== EXERCISE DATA

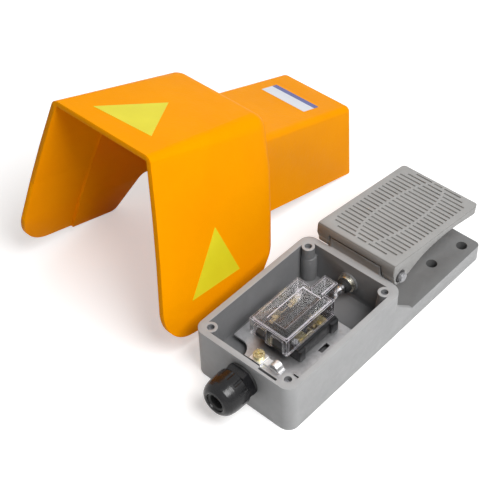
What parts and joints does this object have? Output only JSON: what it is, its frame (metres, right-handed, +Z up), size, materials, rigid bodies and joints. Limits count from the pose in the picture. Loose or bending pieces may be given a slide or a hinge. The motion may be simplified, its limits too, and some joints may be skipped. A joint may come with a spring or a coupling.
{
  "type": "industrial foot switch",
  "caption": "Industrial foot switch: cast box with a limit switch and push rod inside, hinged ribbed pedal, cable gland, and a guard hood that is also the box lid, standing beside it.",
  "frame": {"origin": "centre of the underside of the base casting", "axes": "+Y from the gland wall toward the pedal's free end, +Z up, X across the casting; the hood stands on the -X side"},
  "size_m": [0.2603, 0.2739, 0.1608],
  "materials": {
    "cast_grey": "painted, matt",
    "pedal_grey": "painted, matt",
    "bright_steel": "zinc plated",
    "spring_steel": "plain",
    "dark_steel": "blackened",
    "chromed": "polished",
    "brass": "plain",
    "zinc_yellow": "yellow zinc",
    "black_rubber": "matt",
    "black_plastic": "moulded",
    "clear_plastic": "clear",
    "hood_orange": "satin orange enamel",
    "sticker_yellow": "blank foil",
    "label_white": "blank foil"
  },
  "bodies": {
    "base": {"base_casting": "cast_grey", "hinge_pin": "bright_steel", "pin_clips": "dark_steel", "pedal_spring": "spring_steel", "rod_bushing": "brass", "bushing_nut": "brass", "rod_seal": "black_rubber", "mounting_plate": "bright_steel", "plate_screws": "zinc_yellow", "switch_base": "black_plastic", "switch_cover": "clear_plastic", "contact_spring": "spring_steel", "fixed_contacts": "brass", "terminal_screws": "zinc_yellow", "switch_screws": "bright_steel", "cover_panel": "black_plastic", "earth_screw": "zinc_yellow", "earth_washer": "bright_steel", "earth_clamp": "bright_steel", "gland_body": "black_plastic", "gland_washer": "black_rubber", "gland_locknut": "black_plastic", "gland_dome": "black_plastic", "gland_seal": "black_rubber", "hood_screws": "zinc_yellow"},
    "pedal": {"pedal": "pedal_grey"},
    "push_rod": {"push_rod": "chromed"},
    "plunger": {"switch_plunger": "bright_steel", "contact_bridge": "brass"},
    "hood": {"hood": "hood_orange", "warning_stickers": "sticker_yellow", "rating_label": "label_white"}
  },
  "joints": [
    {"name": "pedal_hinge", "type": "hinge", "parent": "base", "child": "pedal", "pos_m": [0, 0.01905, 0.0454], "axis": [-1, 0, 0], "range_deg": [0, 11], "stiffness_Nm_per_rad": 2, "springref_deg": -20.05, "deforming": ["pedal_spring"]},
    {"name": "rod_slide", "type": "slide", "parent": "base", "child": "push_rod", "axis": [0, -1, 0], "range_m": [0, 0.0037]},
    {"name": "plunger_slide", "type": "slide", "parent": "base", "child": "plunger", "axis": [0, -1, 0], "range_m": [0, 0.0037], "deforming": ["contact_spring"]},
    {"name": "hood_lift", "type": "slide", "parent": "base", "child": "hood", "axis": [0, 0, 1], "range_m": [0, 0.15]}
  ],
  "couplings": [
    {"joint": "rod_slide", "follows": "pedal_hinge", "m_per_rad": 0.0188},
    {"joint": "plunger_slide", "follows": "pedal_hinge", "m_per_rad": 0.0188}
  ]
}
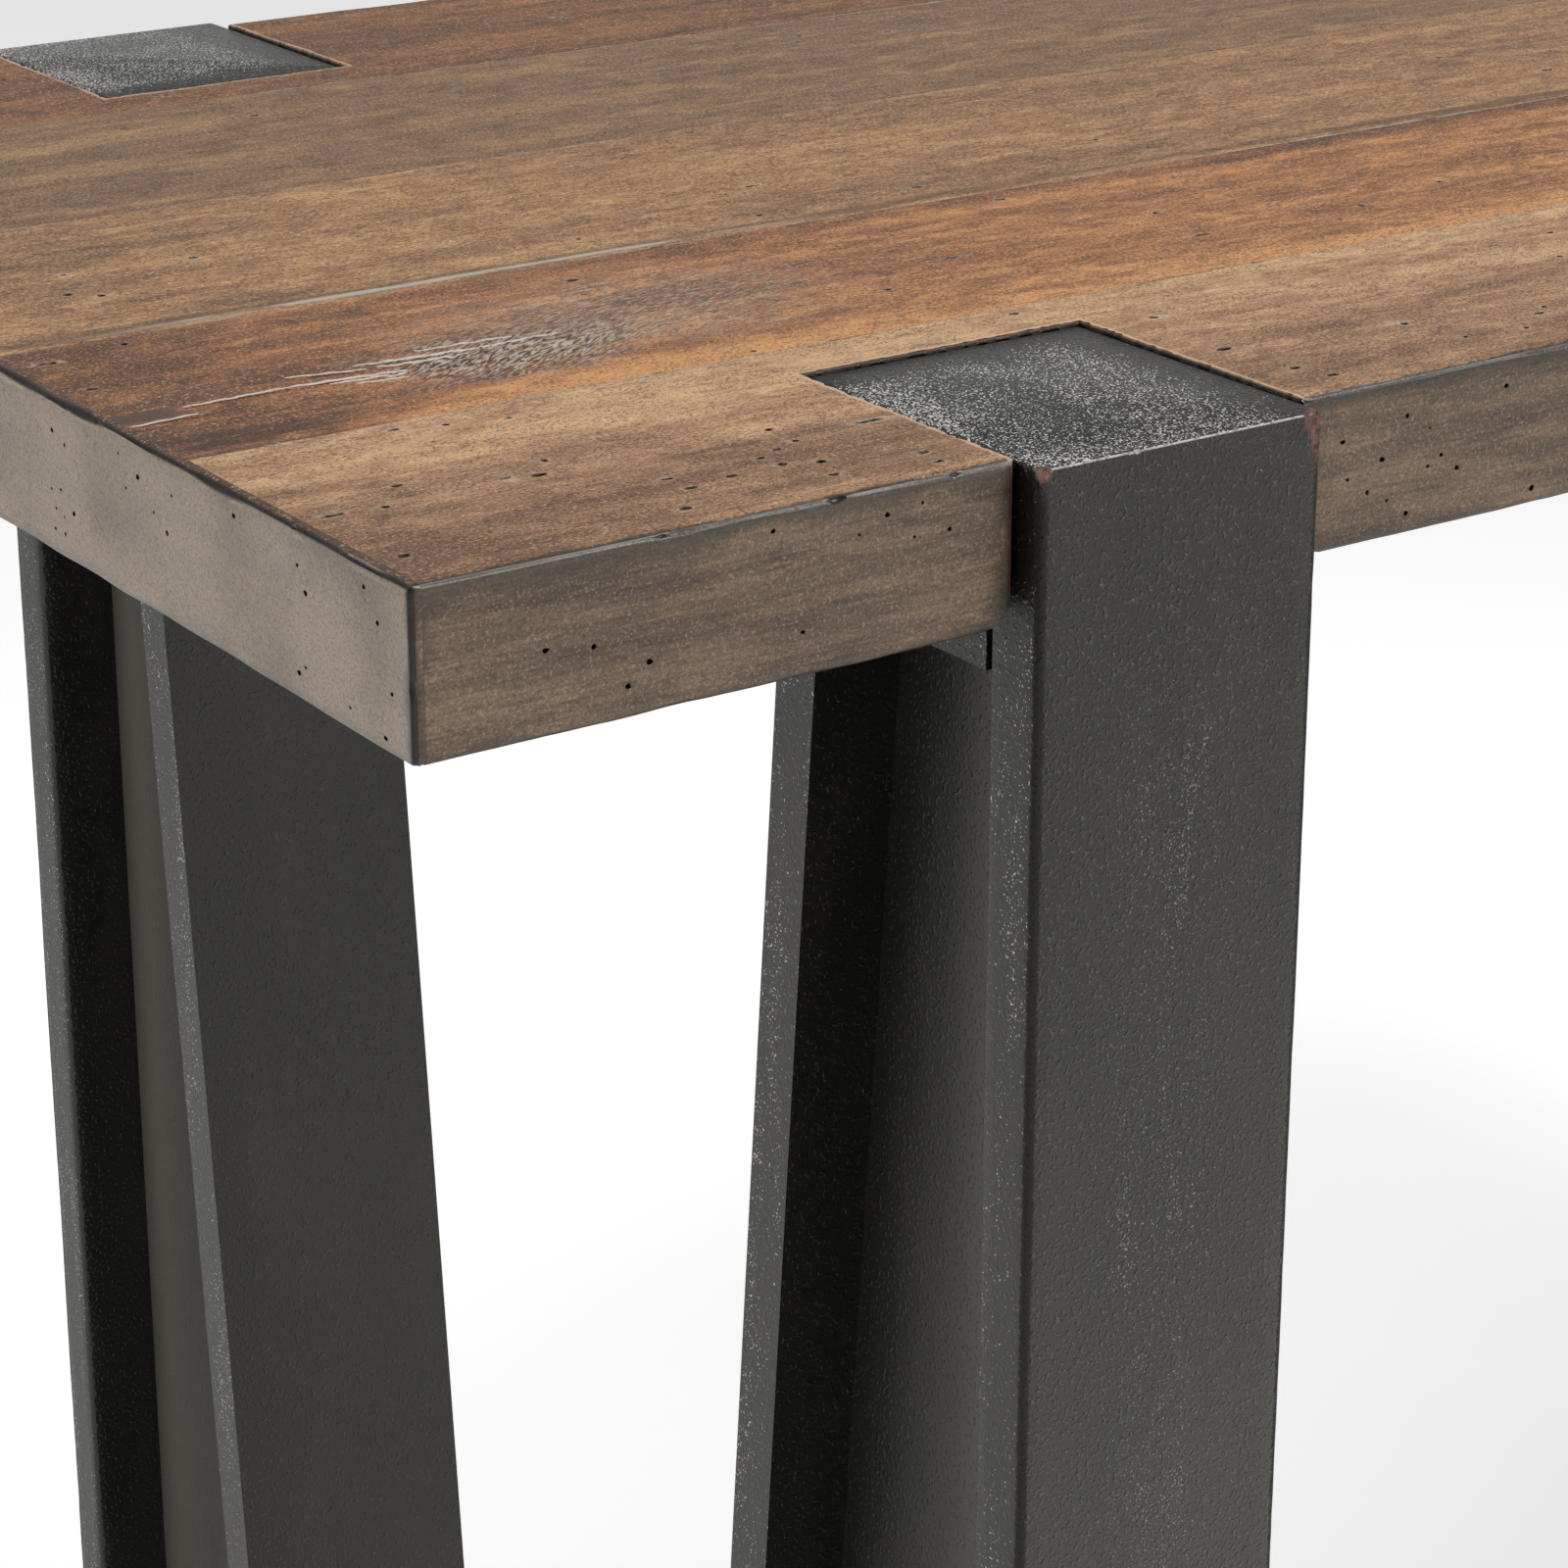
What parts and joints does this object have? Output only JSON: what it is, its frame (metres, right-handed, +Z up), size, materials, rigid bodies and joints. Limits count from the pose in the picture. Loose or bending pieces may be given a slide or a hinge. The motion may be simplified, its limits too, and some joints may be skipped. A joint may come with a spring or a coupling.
{
  "type": "console table",
  "caption": "Console table: a thick board top on steel I-section legs whose outer flanges rise through notches in its edge and end in cap plates let into the surface.",
  "frame": {"origin": "on the floor, under the centre of the table", "axes": "+X along the table to the right as seen from the front, +Y to the back, +Z up"},
  "size_m": [1.27, 0.5232, 0.762],
  "materials": {
    "wood_golden": "stained, lacquered and distressed",
    "wood_red_brown": "stained, lacquered and distressed",
    "wood_olive": "stained, lacquered and distressed",
    "wood_edge": "stained, lacquered and distressed",
    "wood_inner": "bare",
    "leg_paint": "hammered charcoal black, satin",
    "bolt_zinc": "zinc plated",
    "insert_brass": "plain",
    "glide_rubber": "matt"
  },
  "bodies": {
    "root": {"board_front": "wood_golden", "board_second": "wood_red_brown", "board_middle": "wood_olive", "board_fourth": "wood_golden", "board_rear": "wood_red_brown", "end_strip_left": "wood_edge", "end_strip_right": "wood_edge", "seam_tongue_1": "wood_inner", "seam_tongue_2": "wood_inner", "seam_tongue_3": "wood_inner", "seam_tongue_4": "wood_inner", "front_left_outer_flange": "leg_paint", "front_left_inner_flange": "leg_paint", "front_left_web": "leg_paint", "front_left_cap_plate": "leg_paint", "front_left_mount_plate": "leg_paint", "front_left_foot_plate": "leg_paint", "front_right_outer_flange": "leg_paint", "front_right_inner_flange": "leg_paint", "front_right_web": "leg_paint", "front_right_cap_plate": "leg_paint", "front_right_mount_plate": "leg_paint", "front_right_foot_plate": "leg_paint", "rear_left_outer_flange": "leg_paint", "rear_left_inner_flange": "leg_paint", "rear_left_web": "leg_paint", "rear_left_cap_plate": "leg_paint", "rear_left_mount_plate": "leg_paint", "rear_left_foot_plate": "leg_paint", "rear_right_outer_flange": "leg_paint", "rear_right_inner_flange": "leg_paint", "rear_right_web": "leg_paint", "rear_right_cap_plate": "leg_paint", "rear_right_mount_plate": "leg_paint", "rear_right_foot_plate": "leg_paint", "leg_bolts": "bolt_zinc", "bolt_washers": "bolt_zinc", "threaded_inserts": "insert_brass", "floor_glides": "glide_rubber"}
  },
  "joints": []
}
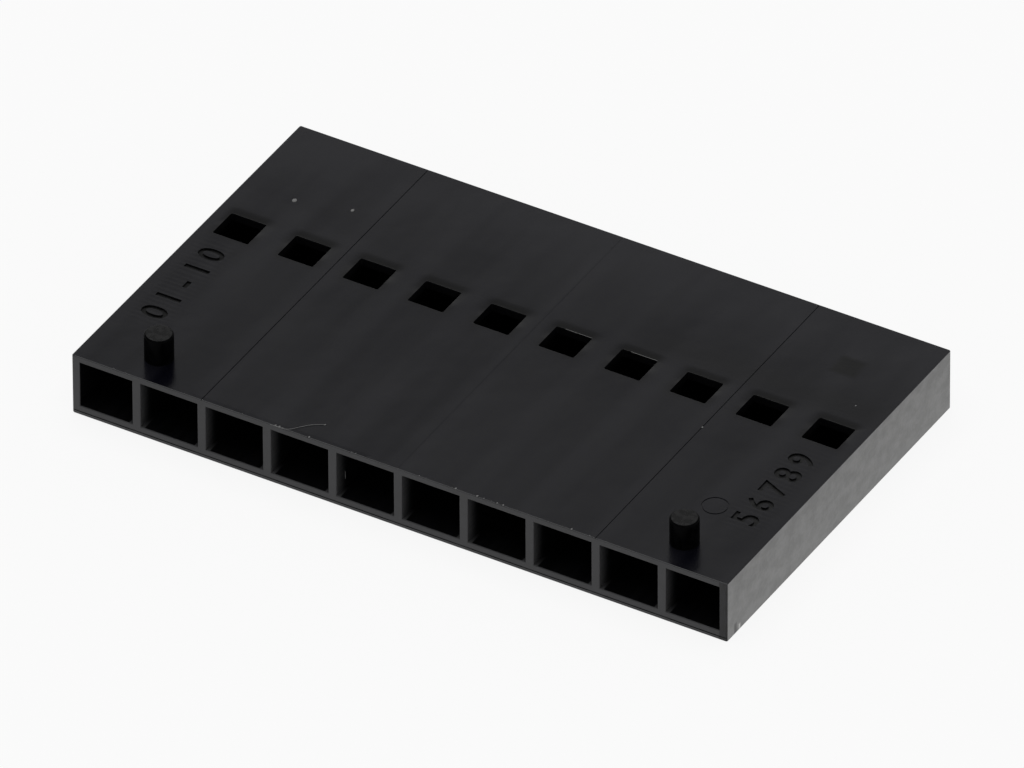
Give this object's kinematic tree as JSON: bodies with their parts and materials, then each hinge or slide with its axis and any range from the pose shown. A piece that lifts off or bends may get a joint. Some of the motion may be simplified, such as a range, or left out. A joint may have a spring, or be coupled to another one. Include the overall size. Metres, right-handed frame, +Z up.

====

• WHAT YOU WILL DO:
Return each line of the data exactly as written above.

• TASK ANSWER:
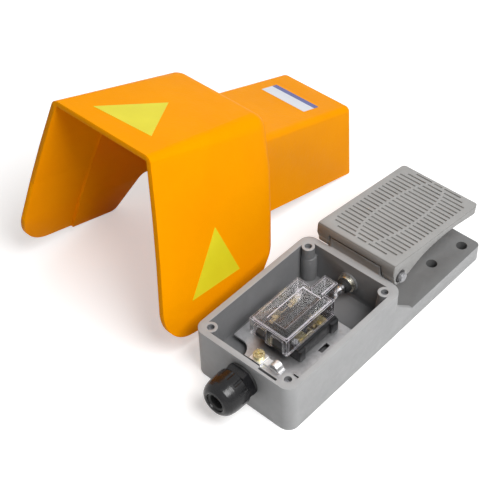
What parts and joints does this object have? Output only JSON: what it is, its frame (metres, right-handed, +Z up), size, materials, rigid bodies and joints. Limits count from the pose in the picture. Loose or bending pieces may be given a slide or a hinge. The motion may be simplified, its limits too, and some joints may be skipped. A joint may come with a spring or a coupling.
{
  "type": "industrial foot switch",
  "caption": "Industrial foot switch: cast box with a limit switch and push rod inside, hinged ribbed pedal, cable gland, and a guard hood that is also the box lid, standing beside it.",
  "frame": {"origin": "centre of the underside of the base casting", "axes": "+Y from the gland wall toward the pedal's free end, +Z up, X across the casting; the hood stands on the -X side"},
  "size_m": [0.2603, 0.2739, 0.1608],
  "materials": {
    "cast_grey": "painted, matt",
    "pedal_grey": "painted, matt",
    "bright_steel": "zinc plated",
    "spring_steel": "plain",
    "dark_steel": "blackened",
    "chromed": "polished",
    "brass": "plain",
    "zinc_yellow": "yellow zinc",
    "black_rubber": "matt",
    "black_plastic": "moulded",
    "clear_plastic": "clear",
    "hood_orange": "satin orange enamel",
    "sticker_yellow": "blank foil",
    "label_white": "blank foil"
  },
  "bodies": {
    "base": {"base_casting": "cast_grey", "hinge_pin": "bright_steel", "pin_clips": "dark_steel", "pedal_spring": "spring_steel", "rod_bushing": "brass", "bushing_nut": "brass", "rod_seal": "black_rubber", "mounting_plate": "bright_steel", "plate_screws": "zinc_yellow", "switch_base": "black_plastic", "switch_cover": "clear_plastic", "contact_spring": "spring_steel", "fixed_contacts": "brass", "terminal_screws": "zinc_yellow", "switch_screws": "bright_steel", "cover_panel": "black_plastic", "earth_screw": "zinc_yellow", "earth_washer": "bright_steel", "earth_clamp": "bright_steel", "gland_body": "black_plastic", "gland_washer": "black_rubber", "gland_locknut": "black_plastic", "gland_dome": "black_plastic", "gland_seal": "black_rubber", "hood_screws": "zinc_yellow"},
    "pedal": {"pedal": "pedal_grey"},
    "push_rod": {"push_rod": "chromed"},
    "plunger": {"switch_plunger": "bright_steel", "contact_bridge": "brass"},
    "hood": {"hood": "hood_orange", "warning_stickers": "sticker_yellow", "rating_label": "label_white"}
  },
  "joints": [
    {"name": "pedal_hinge", "type": "hinge", "parent": "base", "child": "pedal", "pos_m": [0, 0.01905, 0.0454], "axis": [-1, 0, 0], "range_deg": [0, 11], "stiffness_Nm_per_rad": 2, "springref_deg": -20.05, "deforming": ["pedal_spring"]},
    {"name": "rod_slide", "type": "slide", "parent": "base", "child": "push_rod", "axis": [0, -1, 0], "range_m": [0, 0.0037]},
    {"name": "plunger_slide", "type": "slide", "parent": "base", "child": "plunger", "axis": [0, -1, 0], "range_m": [0, 0.0037], "deforming": ["contact_spring"]},
    {"name": "hood_lift", "type": "slide", "parent": "base", "child": "hood", "axis": [0, 0, 1], "range_m": [0, 0.15]}
  ],
  "couplings": [
    {"joint": "rod_slide", "follows": "pedal_hinge", "m_per_rad": 0.0188},
    {"joint": "plunger_slide", "follows": "pedal_hinge", "m_per_rad": 0.0188}
  ]
}
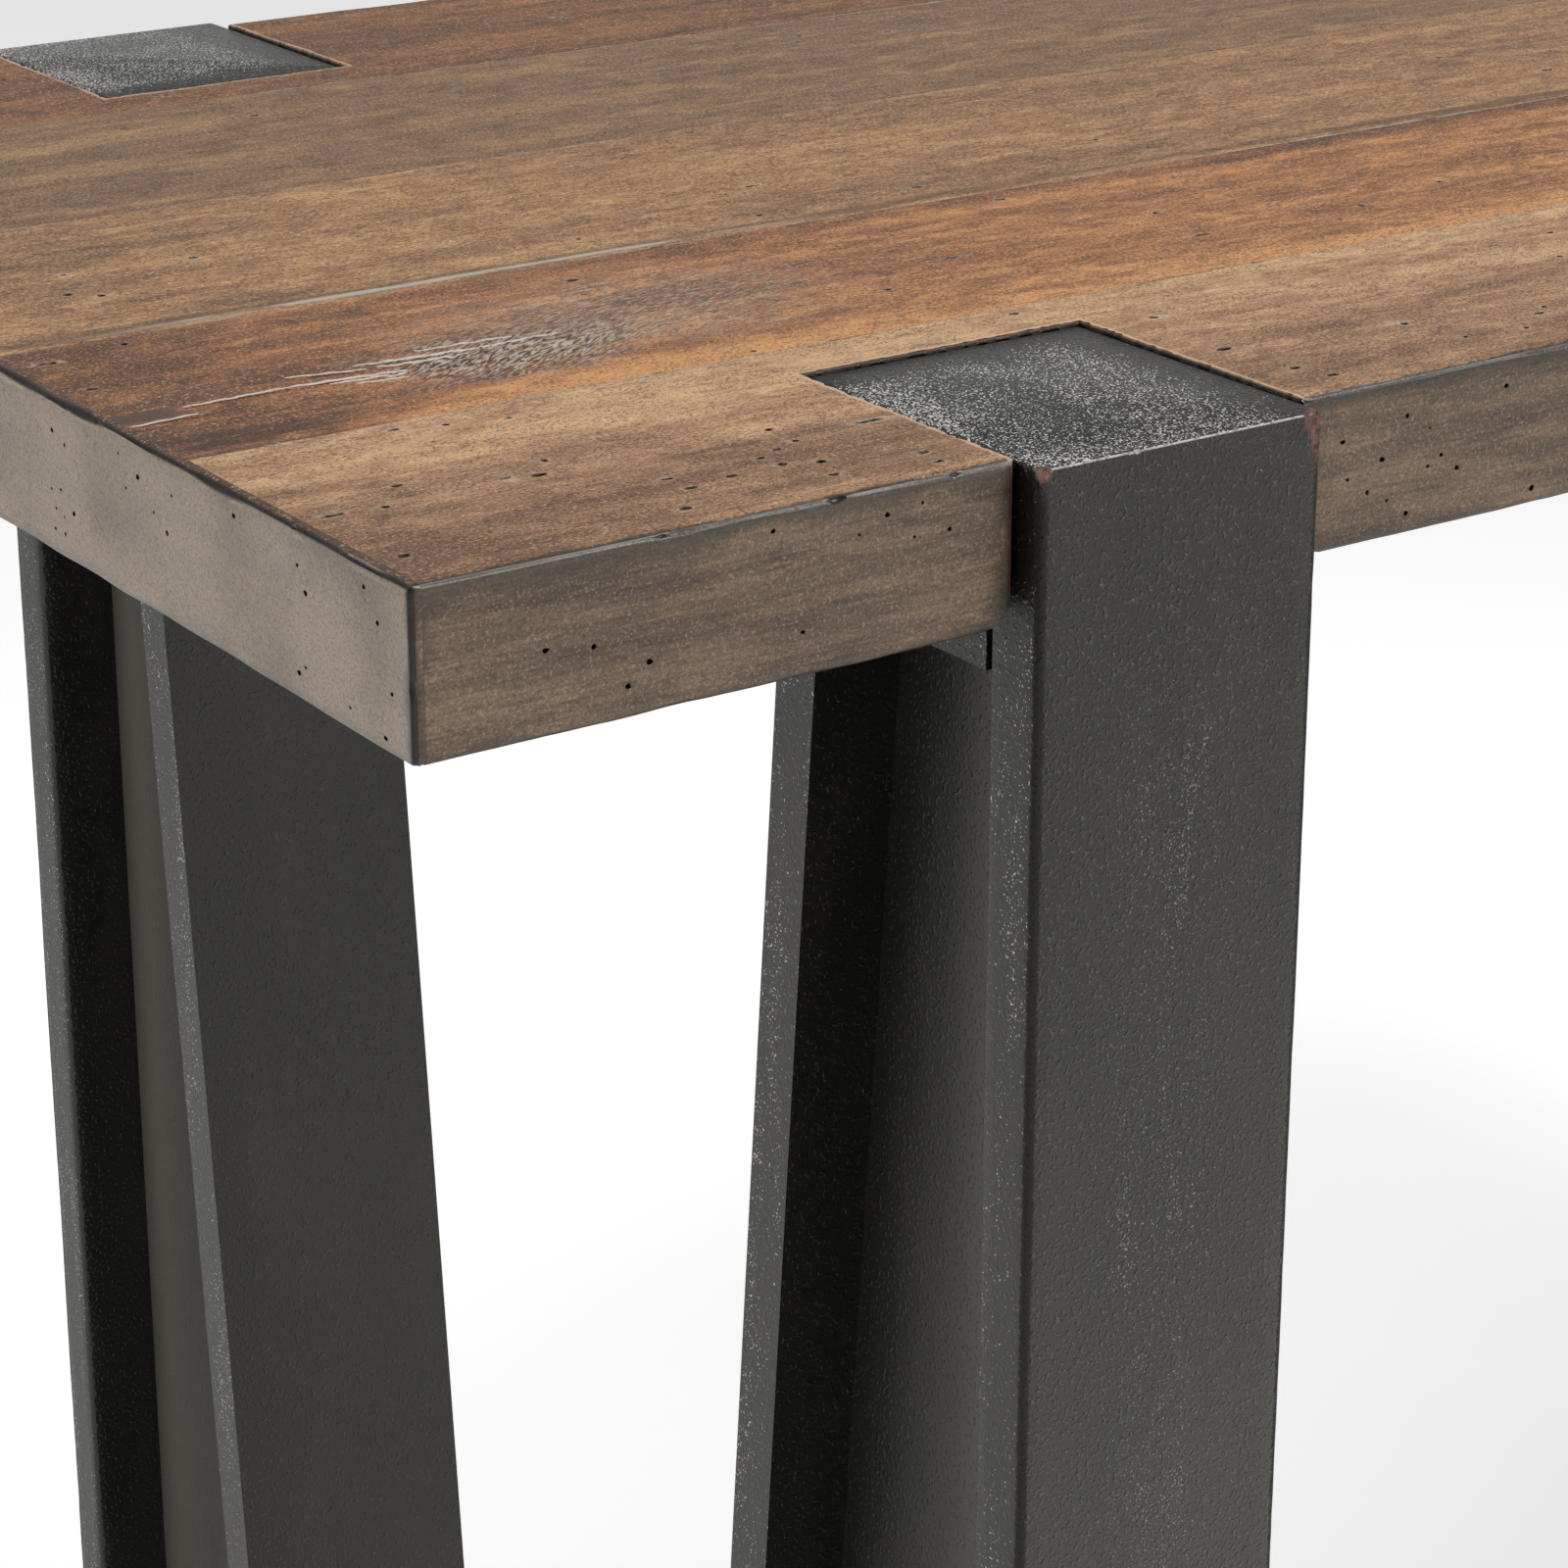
What parts and joints does this object have? Output only JSON: what it is, its frame (metres, right-handed, +Z up), size, materials, rigid bodies and joints. Limits count from the pose in the picture. Loose or bending pieces may be given a slide or a hinge. The motion may be simplified, its limits too, and some joints may be skipped. A joint may come with a spring or a coupling.
{
  "type": "console table",
  "caption": "Console table: a thick board top on steel I-section legs whose outer flanges rise through notches in its edge and end in cap plates let into the surface.",
  "frame": {"origin": "on the floor, under the centre of the table", "axes": "+X along the table to the right as seen from the front, +Y to the back, +Z up"},
  "size_m": [1.27, 0.5232, 0.762],
  "materials": {
    "wood_golden": "stained, lacquered and distressed",
    "wood_red_brown": "stained, lacquered and distressed",
    "wood_olive": "stained, lacquered and distressed",
    "wood_edge": "stained, lacquered and distressed",
    "wood_inner": "bare",
    "leg_paint": "hammered charcoal black, satin",
    "bolt_zinc": "zinc plated",
    "insert_brass": "plain",
    "glide_rubber": "matt"
  },
  "bodies": {
    "root": {"board_front": "wood_golden", "board_second": "wood_red_brown", "board_middle": "wood_olive", "board_fourth": "wood_golden", "board_rear": "wood_red_brown", "end_strip_left": "wood_edge", "end_strip_right": "wood_edge", "seam_tongue_1": "wood_inner", "seam_tongue_2": "wood_inner", "seam_tongue_3": "wood_inner", "seam_tongue_4": "wood_inner", "front_left_outer_flange": "leg_paint", "front_left_inner_flange": "leg_paint", "front_left_web": "leg_paint", "front_left_cap_plate": "leg_paint", "front_left_mount_plate": "leg_paint", "front_left_foot_plate": "leg_paint", "front_right_outer_flange": "leg_paint", "front_right_inner_flange": "leg_paint", "front_right_web": "leg_paint", "front_right_cap_plate": "leg_paint", "front_right_mount_plate": "leg_paint", "front_right_foot_plate": "leg_paint", "rear_left_outer_flange": "leg_paint", "rear_left_inner_flange": "leg_paint", "rear_left_web": "leg_paint", "rear_left_cap_plate": "leg_paint", "rear_left_mount_plate": "leg_paint", "rear_left_foot_plate": "leg_paint", "rear_right_outer_flange": "leg_paint", "rear_right_inner_flange": "leg_paint", "rear_right_web": "leg_paint", "rear_right_cap_plate": "leg_paint", "rear_right_mount_plate": "leg_paint", "rear_right_foot_plate": "leg_paint", "leg_bolts": "bolt_zinc", "bolt_washers": "bolt_zinc", "threaded_inserts": "insert_brass", "floor_glides": "glide_rubber"}
  },
  "joints": []
}
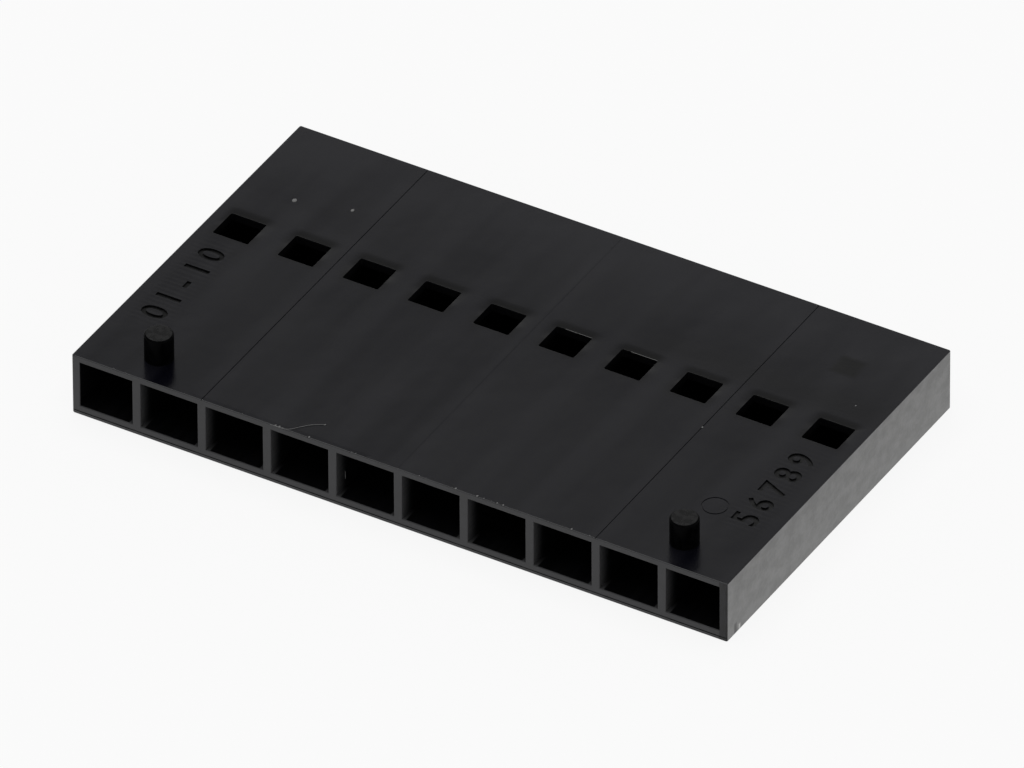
Give this object's kinematic tree as JSON: bodies with their parts and materials, then each hinge or slide with its axis and any range from the pose shown. A piece that lifts off or bends may get a joint. Some of the motion may be simplified, such as a range, or left out. A joint may have a spring, or be coupled to another one. Include the overall size. Metres, right-handed frame, +Z up.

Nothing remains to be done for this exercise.